Task requirements >>
All the data should come back exactly as it was given.

— BEGIN —

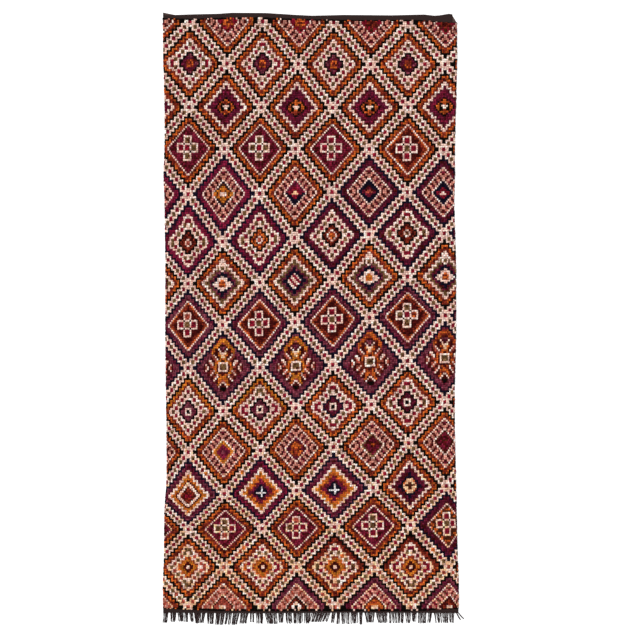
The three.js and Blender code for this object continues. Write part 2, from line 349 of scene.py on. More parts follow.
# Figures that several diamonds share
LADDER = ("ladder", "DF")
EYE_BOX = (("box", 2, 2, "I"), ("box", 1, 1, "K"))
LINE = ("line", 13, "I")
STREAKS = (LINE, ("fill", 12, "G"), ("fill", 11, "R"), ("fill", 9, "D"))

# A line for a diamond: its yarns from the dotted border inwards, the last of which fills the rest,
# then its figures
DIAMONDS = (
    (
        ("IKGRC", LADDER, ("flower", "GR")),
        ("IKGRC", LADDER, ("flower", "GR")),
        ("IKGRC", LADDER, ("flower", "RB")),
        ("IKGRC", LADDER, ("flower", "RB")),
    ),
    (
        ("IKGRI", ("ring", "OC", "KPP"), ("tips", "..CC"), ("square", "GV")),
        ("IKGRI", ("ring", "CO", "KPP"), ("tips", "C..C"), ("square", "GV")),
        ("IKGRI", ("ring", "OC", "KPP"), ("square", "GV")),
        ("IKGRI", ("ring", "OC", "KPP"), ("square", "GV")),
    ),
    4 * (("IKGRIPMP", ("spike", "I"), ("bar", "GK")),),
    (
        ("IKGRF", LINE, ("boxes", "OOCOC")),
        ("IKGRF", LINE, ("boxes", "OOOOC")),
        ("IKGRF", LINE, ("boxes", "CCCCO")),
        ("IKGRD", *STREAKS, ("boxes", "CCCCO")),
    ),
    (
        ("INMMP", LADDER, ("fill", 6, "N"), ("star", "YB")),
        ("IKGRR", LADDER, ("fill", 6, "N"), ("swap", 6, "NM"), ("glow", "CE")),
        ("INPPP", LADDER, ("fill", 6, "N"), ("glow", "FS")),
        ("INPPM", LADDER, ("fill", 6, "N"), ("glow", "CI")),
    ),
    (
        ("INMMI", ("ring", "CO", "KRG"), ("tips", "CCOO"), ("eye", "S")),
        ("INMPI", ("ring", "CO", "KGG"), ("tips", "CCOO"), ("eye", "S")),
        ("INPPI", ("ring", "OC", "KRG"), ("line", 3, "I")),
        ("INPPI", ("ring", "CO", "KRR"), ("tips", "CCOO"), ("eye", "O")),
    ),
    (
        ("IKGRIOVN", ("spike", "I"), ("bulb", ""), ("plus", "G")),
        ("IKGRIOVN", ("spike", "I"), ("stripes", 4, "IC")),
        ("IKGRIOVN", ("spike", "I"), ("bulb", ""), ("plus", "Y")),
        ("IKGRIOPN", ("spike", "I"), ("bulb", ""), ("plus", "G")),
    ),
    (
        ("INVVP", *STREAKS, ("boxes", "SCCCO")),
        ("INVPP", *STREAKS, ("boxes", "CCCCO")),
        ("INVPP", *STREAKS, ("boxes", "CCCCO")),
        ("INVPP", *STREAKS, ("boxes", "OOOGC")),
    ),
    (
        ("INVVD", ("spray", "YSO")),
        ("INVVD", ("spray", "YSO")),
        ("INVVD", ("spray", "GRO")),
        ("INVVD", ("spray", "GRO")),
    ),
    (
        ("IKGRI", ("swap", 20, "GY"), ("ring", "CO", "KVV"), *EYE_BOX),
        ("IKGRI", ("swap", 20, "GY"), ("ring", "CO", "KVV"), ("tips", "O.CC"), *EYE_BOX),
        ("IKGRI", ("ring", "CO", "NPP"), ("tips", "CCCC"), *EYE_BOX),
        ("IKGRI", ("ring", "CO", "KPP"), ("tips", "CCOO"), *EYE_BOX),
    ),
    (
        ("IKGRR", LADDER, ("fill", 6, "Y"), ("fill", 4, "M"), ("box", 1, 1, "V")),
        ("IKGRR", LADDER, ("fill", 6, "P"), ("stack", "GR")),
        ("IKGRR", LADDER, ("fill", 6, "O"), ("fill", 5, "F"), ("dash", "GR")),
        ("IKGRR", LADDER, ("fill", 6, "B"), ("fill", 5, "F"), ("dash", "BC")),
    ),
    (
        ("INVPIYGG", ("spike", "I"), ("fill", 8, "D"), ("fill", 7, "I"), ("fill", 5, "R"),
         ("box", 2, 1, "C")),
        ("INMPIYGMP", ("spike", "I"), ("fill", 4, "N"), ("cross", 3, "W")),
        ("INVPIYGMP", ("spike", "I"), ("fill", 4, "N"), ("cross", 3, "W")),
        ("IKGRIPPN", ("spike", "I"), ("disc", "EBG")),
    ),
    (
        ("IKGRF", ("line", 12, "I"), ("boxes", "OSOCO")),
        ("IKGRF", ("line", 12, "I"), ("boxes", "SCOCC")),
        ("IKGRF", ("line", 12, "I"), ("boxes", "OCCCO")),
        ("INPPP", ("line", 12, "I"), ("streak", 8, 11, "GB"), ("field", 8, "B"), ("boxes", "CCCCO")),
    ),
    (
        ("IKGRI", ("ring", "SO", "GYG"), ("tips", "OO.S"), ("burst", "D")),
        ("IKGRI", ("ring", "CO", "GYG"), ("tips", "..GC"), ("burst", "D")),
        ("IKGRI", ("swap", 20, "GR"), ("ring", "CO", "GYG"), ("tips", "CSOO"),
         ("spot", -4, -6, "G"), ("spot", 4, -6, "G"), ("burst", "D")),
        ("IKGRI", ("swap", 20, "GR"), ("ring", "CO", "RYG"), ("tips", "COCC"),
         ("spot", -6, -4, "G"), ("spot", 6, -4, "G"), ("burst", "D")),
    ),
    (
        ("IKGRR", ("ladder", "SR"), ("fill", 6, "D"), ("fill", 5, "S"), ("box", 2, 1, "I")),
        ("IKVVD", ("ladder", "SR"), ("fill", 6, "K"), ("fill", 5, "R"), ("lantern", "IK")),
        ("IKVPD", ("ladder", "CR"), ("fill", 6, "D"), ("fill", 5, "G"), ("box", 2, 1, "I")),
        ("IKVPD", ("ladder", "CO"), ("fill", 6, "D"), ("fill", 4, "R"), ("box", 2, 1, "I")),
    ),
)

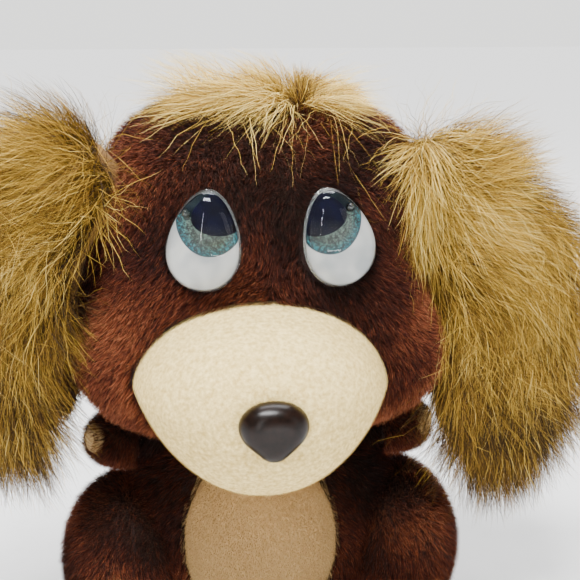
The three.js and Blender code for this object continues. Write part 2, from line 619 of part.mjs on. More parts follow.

— END —

Exercise output >>
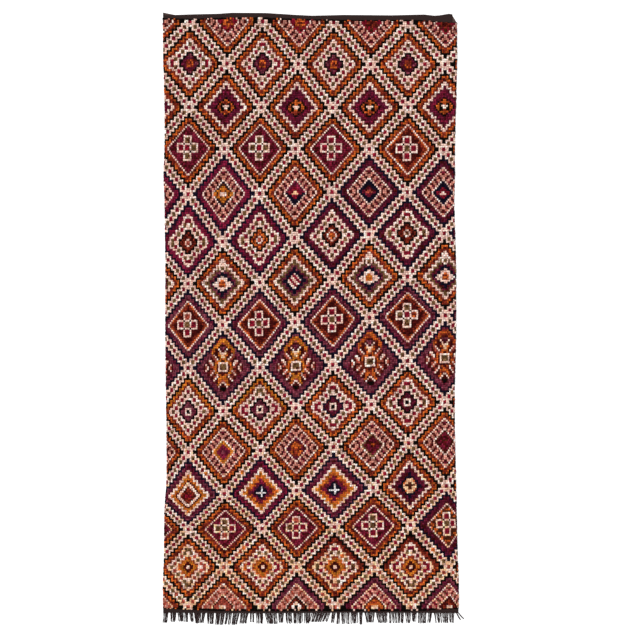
The three.js and Blender code for this object continues. Write part 2, from line 349 of scene.py on. More parts follow.
# Figures that several diamonds share
LADDER = ("ladder", "DF")
EYE_BOX = (("box", 2, 2, "I"), ("box", 1, 1, "K"))
LINE = ("line", 13, "I")
STREAKS = (LINE, ("fill", 12, "G"), ("fill", 11, "R"), ("fill", 9, "D"))

# A line for a diamond: its yarns from the dotted border inwards, the last of which fills the rest,
# then its figures
DIAMONDS = (
    (
        ("IKGRC", LADDER, ("flower", "GR")),
        ("IKGRC", LADDER, ("flower", "GR")),
        ("IKGRC", LADDER, ("flower", "RB")),
        ("IKGRC", LADDER, ("flower", "RB")),
    ),
    (
        ("IKGRI", ("ring", "OC", "KPP"), ("tips", "..CC"), ("square", "GV")),
        ("IKGRI", ("ring", "CO", "KPP"), ("tips", "C..C"), ("square", "GV")),
        ("IKGRI", ("ring", "OC", "KPP"), ("square", "GV")),
        ("IKGRI", ("ring", "OC", "KPP"), ("square", "GV")),
    ),
    4 * (("IKGRIPMP", ("spike", "I"), ("bar", "GK")),),
    (
        ("IKGRF", LINE, ("boxes", "OOCOC")),
        ("IKGRF", LINE, ("boxes", "OOOOC")),
        ("IKGRF", LINE, ("boxes", "CCCCO")),
        ("IKGRD", *STREAKS, ("boxes", "CCCCO")),
    ),
    (
        ("INMMP", LADDER, ("fill", 6, "N"), ("star", "YB")),
        ("IKGRR", LADDER, ("fill", 6, "N"), ("swap", 6, "NM"), ("glow", "CE")),
        ("INPPP", LADDER, ("fill", 6, "N"), ("glow", "FS")),
        ("INPPM", LADDER, ("fill", 6, "N"), ("glow", "CI")),
    ),
    (
        ("INMMI", ("ring", "CO", "KRG"), ("tips", "CCOO"), ("eye", "S")),
        ("INMPI", ("ring", "CO", "KGG"), ("tips", "CCOO"), ("eye", "S")),
        ("INPPI", ("ring", "OC", "KRG"), ("line", 3, "I")),
        ("INPPI", ("ring", "CO", "KRR"), ("tips", "CCOO"), ("eye", "O")),
    ),
    (
        ("IKGRIOVN", ("spike", "I"), ("bulb", ""), ("plus", "G")),
        ("IKGRIOVN", ("spike", "I"), ("stripes", 4, "IC")),
        ("IKGRIOVN", ("spike", "I"), ("bulb", ""), ("plus", "Y")),
        ("IKGRIOPN", ("spike", "I"), ("bulb", ""), ("plus", "G")),
    ),
    (
        ("INVVP", *STREAKS, ("boxes", "SCCCO")),
        ("INVPP", *STREAKS, ("boxes", "CCCCO")),
        ("INVPP", *STREAKS, ("boxes", "CCCCO")),
        ("INVPP", *STREAKS, ("boxes", "OOOGC")),
    ),
    (
        ("INVVD", ("spray", "YSO")),
        ("INVVD", ("spray", "YSO")),
        ("INVVD", ("spray", "GRO")),
        ("INVVD", ("spray", "GRO")),
    ),
    (
        ("IKGRI", ("swap", 20, "GY"), ("ring", "CO", "KVV"), *EYE_BOX),
        ("IKGRI", ("swap", 20, "GY"), ("ring", "CO", "KVV"), ("tips", "O.CC"), *EYE_BOX),
        ("IKGRI", ("ring", "CO", "NPP"), ("tips", "CCCC"), *EYE_BOX),
        ("IKGRI", ("ring", "CO", "KPP"), ("tips", "CCOO"), *EYE_BOX),
    ),
    (
        ("IKGRR", LADDER, ("fill", 6, "Y"), ("fill", 4, "M"), ("box", 1, 1, "V")),
        ("IKGRR", LADDER, ("fill", 6, "P"), ("stack", "GR")),
        ("IKGRR", LADDER, ("fill", 6, "O"), ("fill", 5, "F"), ("dash", "GR")),
        ("IKGRR", LADDER, ("fill", 6, "B"), ("fill", 5, "F"), ("dash", "BC")),
    ),
    (
        ("INVPIYGG", ("spike", "I"), ("fill", 8, "D"), ("fill", 7, "I"), ("fill", 5, "R"),
         ("box", 2, 1, "C")),
        ("INMPIYGMP", ("spike", "I"), ("fill", 4, "N"), ("cross", 3, "W")),
        ("INVPIYGMP", ("spike", "I"), ("fill", 4, "N"), ("cross", 3, "W")),
        ("IKGRIPPN", ("spike", "I"), ("disc", "EBG")),
    ),
    (
        ("IKGRF", ("line", 12, "I"), ("boxes", "OSOCO")),
        ("IKGRF", ("line", 12, "I"), ("boxes", "SCOCC")),
        ("IKGRF", ("line", 12, "I"), ("boxes", "OCCCO")),
        ("INPPP", ("line", 12, "I"), ("streak", 8, 11, "GB"), ("field", 8, "B"), ("boxes", "CCCCO")),
    ),
    (
        ("IKGRI", ("ring", "SO", "GYG"), ("tips", "OO.S"), ("burst", "D")),
        ("IKGRI", ("ring", "CO", "GYG"), ("tips", "..GC"), ("burst", "D")),
        ("IKGRI", ("swap", 20, "GR"), ("ring", "CO", "GYG"), ("tips", "CSOO"),
         ("spot", -4, -6, "G"), ("spot", 4, -6, "G"), ("burst", "D")),
        ("IKGRI", ("swap", 20, "GR"), ("ring", "CO", "RYG"), ("tips", "COCC"),
         ("spot", -6, -4, "G"), ("spot", 6, -4, "G"), ("burst", "D")),
    ),
    (
        ("IKGRR", ("ladder", "SR"), ("fill", 6, "D"), ("fill", 5, "S"), ("box", 2, 1, "I")),
        ("IKVVD", ("ladder", "SR"), ("fill", 6, "K"), ("fill", 5, "R"), ("lantern", "IK")),
        ("IKVPD", ("ladder", "CR"), ("fill", 6, "D"), ("fill", 5, "G"), ("box", 2, 1, "I")),
        ("IKVPD", ("ladder", "CO"), ("fill", 6, "D"), ("fill", 4, "R"), ("box", 2, 1, "I")),
    ),
)

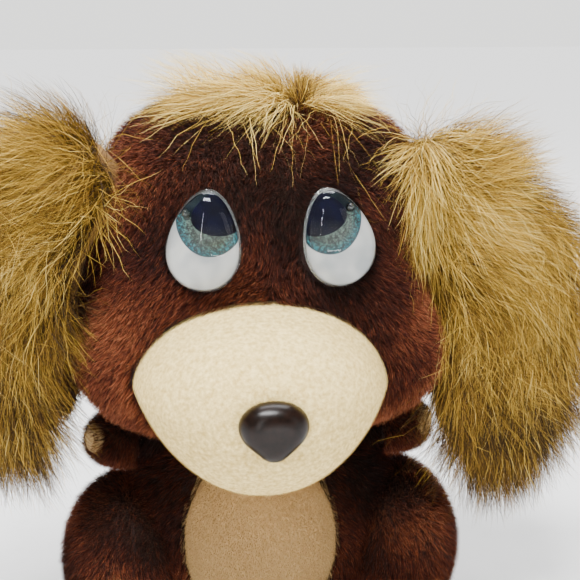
The three.js and Blender code for this object continues. Write part 2, from line 619 of part.mjs on. More parts follow.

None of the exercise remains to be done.